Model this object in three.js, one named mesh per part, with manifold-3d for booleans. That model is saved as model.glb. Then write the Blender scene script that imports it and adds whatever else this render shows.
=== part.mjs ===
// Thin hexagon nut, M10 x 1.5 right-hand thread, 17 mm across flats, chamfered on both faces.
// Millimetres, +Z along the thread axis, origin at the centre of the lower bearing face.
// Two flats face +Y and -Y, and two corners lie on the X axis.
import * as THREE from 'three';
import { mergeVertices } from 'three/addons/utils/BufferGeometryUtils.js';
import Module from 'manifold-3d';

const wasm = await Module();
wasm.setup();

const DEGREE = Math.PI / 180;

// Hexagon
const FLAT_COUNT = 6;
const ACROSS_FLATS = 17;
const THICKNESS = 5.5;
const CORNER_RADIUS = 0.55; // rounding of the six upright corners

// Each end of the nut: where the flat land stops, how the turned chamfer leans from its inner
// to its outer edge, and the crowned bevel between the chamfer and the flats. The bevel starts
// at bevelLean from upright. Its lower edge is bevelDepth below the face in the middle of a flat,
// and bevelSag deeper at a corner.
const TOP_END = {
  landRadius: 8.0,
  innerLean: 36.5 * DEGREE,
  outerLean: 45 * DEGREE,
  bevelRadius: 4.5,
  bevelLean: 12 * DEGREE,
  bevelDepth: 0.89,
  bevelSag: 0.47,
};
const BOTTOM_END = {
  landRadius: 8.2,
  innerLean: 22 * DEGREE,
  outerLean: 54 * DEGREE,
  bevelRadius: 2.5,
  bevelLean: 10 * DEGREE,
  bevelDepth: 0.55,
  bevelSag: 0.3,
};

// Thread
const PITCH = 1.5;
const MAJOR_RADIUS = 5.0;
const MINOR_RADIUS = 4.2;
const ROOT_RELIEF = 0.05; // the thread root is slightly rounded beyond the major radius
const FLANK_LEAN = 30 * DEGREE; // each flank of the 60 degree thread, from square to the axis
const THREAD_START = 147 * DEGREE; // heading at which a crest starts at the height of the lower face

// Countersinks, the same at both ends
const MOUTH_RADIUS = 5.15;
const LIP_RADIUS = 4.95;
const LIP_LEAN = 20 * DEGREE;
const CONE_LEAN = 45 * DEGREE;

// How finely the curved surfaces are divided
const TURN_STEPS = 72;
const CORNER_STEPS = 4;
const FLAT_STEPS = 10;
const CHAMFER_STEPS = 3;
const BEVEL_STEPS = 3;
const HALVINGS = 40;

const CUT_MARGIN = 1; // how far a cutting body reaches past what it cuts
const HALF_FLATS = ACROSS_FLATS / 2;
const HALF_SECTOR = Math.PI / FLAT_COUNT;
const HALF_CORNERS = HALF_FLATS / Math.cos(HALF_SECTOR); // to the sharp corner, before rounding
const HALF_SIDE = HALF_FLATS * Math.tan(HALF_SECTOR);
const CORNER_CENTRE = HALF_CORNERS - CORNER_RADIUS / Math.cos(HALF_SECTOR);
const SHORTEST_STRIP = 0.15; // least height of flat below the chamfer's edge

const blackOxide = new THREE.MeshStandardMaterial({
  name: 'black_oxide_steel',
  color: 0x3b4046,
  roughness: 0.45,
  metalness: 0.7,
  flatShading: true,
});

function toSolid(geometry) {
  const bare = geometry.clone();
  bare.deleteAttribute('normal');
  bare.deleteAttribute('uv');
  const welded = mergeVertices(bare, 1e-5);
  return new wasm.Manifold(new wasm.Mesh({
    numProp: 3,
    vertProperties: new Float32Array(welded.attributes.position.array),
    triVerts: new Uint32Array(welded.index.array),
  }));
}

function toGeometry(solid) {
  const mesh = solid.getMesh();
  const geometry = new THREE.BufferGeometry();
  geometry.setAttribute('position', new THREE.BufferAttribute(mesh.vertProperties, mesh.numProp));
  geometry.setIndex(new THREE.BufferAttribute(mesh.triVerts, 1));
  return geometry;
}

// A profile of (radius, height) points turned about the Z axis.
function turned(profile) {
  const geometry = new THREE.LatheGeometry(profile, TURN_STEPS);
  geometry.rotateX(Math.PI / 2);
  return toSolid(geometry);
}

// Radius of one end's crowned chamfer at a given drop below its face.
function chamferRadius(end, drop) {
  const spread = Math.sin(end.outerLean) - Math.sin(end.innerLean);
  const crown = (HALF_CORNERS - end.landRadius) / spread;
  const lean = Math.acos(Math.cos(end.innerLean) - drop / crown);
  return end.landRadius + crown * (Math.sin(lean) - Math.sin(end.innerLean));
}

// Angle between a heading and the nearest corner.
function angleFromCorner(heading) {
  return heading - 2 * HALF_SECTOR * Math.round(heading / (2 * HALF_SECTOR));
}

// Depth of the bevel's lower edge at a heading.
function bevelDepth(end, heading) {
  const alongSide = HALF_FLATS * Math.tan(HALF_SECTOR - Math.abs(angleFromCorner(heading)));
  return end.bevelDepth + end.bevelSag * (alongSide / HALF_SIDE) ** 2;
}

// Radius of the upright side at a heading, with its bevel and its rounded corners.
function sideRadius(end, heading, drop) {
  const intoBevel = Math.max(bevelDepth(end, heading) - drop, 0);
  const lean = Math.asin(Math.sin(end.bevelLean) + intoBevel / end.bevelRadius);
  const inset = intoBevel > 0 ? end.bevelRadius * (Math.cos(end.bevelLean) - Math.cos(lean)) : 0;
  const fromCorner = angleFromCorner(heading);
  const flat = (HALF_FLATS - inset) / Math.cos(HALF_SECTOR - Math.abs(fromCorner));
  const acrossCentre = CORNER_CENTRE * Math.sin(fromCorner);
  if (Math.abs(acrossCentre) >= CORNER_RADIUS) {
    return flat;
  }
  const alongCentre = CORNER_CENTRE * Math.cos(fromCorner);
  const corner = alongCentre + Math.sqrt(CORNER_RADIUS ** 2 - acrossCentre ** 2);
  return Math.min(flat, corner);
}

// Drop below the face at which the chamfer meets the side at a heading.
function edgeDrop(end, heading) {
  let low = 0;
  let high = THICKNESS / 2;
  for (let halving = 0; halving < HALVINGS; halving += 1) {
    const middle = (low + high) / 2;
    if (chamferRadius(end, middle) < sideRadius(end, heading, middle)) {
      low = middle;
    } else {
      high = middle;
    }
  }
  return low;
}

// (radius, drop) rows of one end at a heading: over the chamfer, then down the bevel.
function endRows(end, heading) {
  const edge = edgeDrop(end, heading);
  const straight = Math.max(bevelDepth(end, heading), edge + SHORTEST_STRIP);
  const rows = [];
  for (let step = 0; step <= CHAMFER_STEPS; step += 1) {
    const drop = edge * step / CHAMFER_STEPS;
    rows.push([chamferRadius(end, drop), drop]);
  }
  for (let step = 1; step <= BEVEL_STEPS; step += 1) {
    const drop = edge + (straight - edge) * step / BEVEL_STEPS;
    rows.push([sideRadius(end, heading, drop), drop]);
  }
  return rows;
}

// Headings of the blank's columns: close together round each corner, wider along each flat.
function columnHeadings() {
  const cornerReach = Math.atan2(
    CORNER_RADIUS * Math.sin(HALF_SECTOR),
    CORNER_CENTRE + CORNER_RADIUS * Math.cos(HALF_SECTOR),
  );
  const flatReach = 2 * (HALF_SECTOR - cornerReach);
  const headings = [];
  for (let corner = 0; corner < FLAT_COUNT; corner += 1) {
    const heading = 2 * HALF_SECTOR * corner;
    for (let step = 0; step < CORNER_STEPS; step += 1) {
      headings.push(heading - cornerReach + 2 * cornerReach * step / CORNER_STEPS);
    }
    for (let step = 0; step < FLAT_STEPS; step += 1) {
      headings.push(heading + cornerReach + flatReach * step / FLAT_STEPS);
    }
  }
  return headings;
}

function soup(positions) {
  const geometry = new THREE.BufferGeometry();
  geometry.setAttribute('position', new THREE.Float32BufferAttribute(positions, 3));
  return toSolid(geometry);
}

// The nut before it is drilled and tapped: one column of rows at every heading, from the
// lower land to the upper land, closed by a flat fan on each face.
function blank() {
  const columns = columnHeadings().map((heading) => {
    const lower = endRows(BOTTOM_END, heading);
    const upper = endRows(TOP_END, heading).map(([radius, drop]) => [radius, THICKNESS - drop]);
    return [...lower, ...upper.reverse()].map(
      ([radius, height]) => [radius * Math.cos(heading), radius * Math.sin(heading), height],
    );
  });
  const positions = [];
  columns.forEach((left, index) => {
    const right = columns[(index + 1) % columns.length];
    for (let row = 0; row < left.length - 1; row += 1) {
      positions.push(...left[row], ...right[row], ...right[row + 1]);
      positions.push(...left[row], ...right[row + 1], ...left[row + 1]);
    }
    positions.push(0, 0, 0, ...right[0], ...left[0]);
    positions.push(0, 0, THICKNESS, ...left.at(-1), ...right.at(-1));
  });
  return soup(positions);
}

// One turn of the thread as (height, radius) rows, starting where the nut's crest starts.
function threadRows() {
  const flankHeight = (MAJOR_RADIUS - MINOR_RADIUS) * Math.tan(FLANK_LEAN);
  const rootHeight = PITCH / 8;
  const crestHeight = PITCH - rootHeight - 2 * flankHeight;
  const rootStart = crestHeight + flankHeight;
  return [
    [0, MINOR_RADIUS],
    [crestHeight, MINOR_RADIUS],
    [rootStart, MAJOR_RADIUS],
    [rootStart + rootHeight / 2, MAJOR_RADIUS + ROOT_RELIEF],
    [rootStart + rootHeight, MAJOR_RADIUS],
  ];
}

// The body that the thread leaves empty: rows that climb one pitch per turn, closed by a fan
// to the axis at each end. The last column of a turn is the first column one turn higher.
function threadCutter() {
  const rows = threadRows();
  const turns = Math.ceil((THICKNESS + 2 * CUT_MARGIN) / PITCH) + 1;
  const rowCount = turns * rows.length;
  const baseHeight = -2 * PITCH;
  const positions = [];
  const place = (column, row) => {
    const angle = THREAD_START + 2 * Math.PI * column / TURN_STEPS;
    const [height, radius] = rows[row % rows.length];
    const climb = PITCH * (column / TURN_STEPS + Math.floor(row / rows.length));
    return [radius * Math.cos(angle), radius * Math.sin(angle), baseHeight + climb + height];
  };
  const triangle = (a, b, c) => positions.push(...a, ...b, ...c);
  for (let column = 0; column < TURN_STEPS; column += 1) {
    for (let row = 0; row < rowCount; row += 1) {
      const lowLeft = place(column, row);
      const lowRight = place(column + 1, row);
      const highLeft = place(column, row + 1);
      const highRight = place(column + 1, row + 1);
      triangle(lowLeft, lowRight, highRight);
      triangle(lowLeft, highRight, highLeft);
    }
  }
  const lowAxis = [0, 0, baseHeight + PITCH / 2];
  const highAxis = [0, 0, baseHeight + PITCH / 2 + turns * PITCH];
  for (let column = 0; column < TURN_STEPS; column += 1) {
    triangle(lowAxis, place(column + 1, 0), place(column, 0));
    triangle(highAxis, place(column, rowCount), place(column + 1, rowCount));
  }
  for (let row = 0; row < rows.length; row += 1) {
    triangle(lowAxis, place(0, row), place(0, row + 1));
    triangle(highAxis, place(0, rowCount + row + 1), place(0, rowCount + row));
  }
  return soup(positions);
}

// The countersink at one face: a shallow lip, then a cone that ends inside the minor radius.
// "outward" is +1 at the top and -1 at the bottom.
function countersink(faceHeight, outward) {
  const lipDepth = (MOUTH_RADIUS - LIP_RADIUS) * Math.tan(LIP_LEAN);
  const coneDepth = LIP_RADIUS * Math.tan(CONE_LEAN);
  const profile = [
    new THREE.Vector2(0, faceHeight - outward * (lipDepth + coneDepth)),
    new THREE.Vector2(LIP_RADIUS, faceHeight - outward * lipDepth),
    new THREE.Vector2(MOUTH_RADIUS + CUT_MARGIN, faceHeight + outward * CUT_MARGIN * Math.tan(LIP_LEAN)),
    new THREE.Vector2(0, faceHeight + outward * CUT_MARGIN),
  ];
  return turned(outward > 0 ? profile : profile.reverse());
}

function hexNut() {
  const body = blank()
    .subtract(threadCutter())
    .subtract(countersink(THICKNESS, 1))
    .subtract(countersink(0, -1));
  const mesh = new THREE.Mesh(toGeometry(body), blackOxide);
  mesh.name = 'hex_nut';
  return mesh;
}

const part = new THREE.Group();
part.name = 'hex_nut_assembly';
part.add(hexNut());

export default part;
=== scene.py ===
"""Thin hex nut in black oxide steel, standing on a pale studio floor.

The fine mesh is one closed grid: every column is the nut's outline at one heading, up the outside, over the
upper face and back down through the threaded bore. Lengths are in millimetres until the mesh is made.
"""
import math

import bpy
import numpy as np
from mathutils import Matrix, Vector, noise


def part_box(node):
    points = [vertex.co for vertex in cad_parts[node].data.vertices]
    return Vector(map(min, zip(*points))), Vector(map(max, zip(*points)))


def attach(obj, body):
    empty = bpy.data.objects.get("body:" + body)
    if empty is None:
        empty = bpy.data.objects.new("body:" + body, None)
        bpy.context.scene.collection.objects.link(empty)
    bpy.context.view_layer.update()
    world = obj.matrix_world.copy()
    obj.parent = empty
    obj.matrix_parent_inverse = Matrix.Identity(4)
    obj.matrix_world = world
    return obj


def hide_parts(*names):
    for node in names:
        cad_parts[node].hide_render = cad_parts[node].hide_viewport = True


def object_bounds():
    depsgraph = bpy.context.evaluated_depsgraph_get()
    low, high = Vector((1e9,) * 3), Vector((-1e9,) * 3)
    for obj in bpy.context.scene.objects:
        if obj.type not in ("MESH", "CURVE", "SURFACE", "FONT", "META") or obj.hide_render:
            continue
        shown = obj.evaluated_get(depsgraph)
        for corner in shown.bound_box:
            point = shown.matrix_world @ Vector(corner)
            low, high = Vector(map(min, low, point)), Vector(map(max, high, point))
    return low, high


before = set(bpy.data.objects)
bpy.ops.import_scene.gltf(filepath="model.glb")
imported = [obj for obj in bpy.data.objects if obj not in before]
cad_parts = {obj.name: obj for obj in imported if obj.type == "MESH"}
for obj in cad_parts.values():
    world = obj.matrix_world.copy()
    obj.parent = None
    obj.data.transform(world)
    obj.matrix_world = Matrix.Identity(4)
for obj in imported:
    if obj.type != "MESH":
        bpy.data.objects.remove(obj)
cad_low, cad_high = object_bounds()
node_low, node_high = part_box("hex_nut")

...

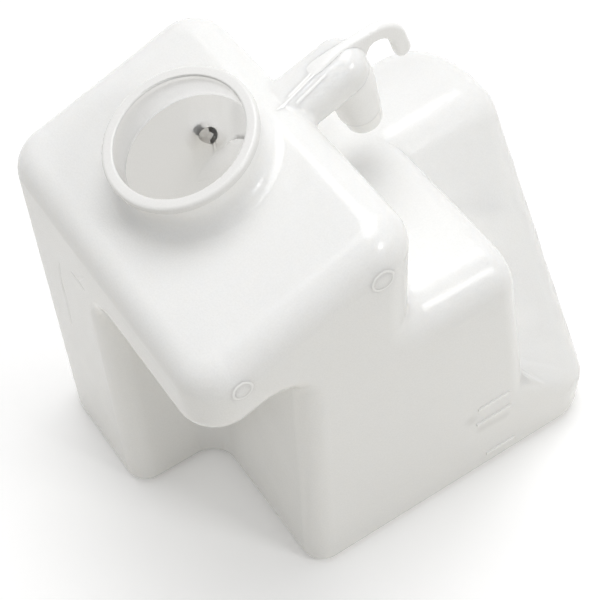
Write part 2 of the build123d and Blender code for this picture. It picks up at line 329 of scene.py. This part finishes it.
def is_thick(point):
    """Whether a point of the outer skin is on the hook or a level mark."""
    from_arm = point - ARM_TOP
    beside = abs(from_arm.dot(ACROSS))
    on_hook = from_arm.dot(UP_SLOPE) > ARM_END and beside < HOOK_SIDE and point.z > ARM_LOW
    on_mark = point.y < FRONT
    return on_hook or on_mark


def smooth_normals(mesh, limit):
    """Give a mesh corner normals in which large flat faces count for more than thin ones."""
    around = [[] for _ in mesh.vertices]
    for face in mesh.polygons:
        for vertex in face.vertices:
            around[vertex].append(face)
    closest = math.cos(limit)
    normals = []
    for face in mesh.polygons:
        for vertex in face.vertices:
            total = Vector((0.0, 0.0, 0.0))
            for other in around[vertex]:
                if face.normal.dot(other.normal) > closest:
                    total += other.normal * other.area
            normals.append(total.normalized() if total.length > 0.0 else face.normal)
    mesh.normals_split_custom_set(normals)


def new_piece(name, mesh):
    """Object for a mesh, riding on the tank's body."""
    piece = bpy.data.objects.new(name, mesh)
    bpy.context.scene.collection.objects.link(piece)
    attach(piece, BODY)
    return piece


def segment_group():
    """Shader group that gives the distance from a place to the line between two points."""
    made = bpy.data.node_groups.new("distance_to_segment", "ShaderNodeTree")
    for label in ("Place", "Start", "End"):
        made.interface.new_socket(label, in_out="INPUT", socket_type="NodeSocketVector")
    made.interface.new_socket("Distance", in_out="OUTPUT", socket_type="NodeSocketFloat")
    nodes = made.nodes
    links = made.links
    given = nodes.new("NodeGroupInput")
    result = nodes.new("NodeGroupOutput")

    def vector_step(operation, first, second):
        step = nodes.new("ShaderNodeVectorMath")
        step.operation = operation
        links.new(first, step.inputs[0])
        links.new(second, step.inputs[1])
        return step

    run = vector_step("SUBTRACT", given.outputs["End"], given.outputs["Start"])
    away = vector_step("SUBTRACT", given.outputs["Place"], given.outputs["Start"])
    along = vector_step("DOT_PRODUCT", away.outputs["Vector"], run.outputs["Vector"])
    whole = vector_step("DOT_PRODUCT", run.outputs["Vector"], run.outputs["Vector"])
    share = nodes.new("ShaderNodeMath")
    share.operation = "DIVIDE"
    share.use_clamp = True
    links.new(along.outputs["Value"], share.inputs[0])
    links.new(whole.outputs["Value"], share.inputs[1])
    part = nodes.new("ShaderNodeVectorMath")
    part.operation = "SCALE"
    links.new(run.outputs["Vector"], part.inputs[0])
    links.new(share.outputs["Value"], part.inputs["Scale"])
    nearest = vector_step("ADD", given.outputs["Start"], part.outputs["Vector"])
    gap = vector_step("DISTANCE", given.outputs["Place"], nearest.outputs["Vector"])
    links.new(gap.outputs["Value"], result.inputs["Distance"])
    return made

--

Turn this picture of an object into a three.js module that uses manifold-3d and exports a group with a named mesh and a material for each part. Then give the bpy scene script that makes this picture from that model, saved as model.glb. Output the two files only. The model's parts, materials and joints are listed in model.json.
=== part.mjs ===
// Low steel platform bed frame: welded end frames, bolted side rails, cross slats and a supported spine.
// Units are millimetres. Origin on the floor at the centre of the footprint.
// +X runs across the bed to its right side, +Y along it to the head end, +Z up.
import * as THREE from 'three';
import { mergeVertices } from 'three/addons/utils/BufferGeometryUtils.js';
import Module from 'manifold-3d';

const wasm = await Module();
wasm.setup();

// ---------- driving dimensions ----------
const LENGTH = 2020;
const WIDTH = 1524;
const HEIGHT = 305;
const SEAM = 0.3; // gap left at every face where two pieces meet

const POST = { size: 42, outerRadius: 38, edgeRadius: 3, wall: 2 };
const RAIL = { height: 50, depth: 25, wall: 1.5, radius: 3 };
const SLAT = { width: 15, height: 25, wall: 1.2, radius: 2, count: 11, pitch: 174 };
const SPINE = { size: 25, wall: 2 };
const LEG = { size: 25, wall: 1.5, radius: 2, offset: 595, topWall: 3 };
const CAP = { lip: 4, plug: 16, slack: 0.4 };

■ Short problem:
Exact duplication is required for the lines above, from the line that contains "const part = new THREE.Group();" to the line that contains "cad_parts[node].hide_render = cad_parts[node].hide_viewport", inclusive; omit all others.

■ Exercise output:
const part = new THREE.Group();
part.name = 'hex_nut_assembly';
part.add(hexNut());

export default part;
=== scene.py ===
"""Thin hex nut in black oxide steel, standing on a pale studio floor.

The fine mesh is one closed grid: every column is the nut's outline at one heading, up the outside, over the
upper face and back down through the threaded bore. Lengths are in millimetres until the mesh is made.
"""
import math

import bpy
import numpy as np
from mathutils import Matrix, Vector, noise


def part_box(node):
    points = [vertex.co for vertex in cad_parts[node].data.vertices]
    return Vector(map(min, zip(*points))), Vector(map(max, zip(*points)))


def attach(obj, body):
    empty = bpy.data.objects.get("body:" + body)
    if empty is None:
        empty = bpy.data.objects.new("body:" + body, None)
        bpy.context.scene.collection.objects.link(empty)
    bpy.context.view_layer.update()
    world = obj.matrix_world.copy()
    obj.parent = empty
    obj.matrix_parent_inverse = Matrix.Identity(4)
    obj.matrix_world = world
    return obj


def hide_parts(*names):
    for node in names:
        cad_parts[node].hide_render = cad_parts[node].hide_viewport = True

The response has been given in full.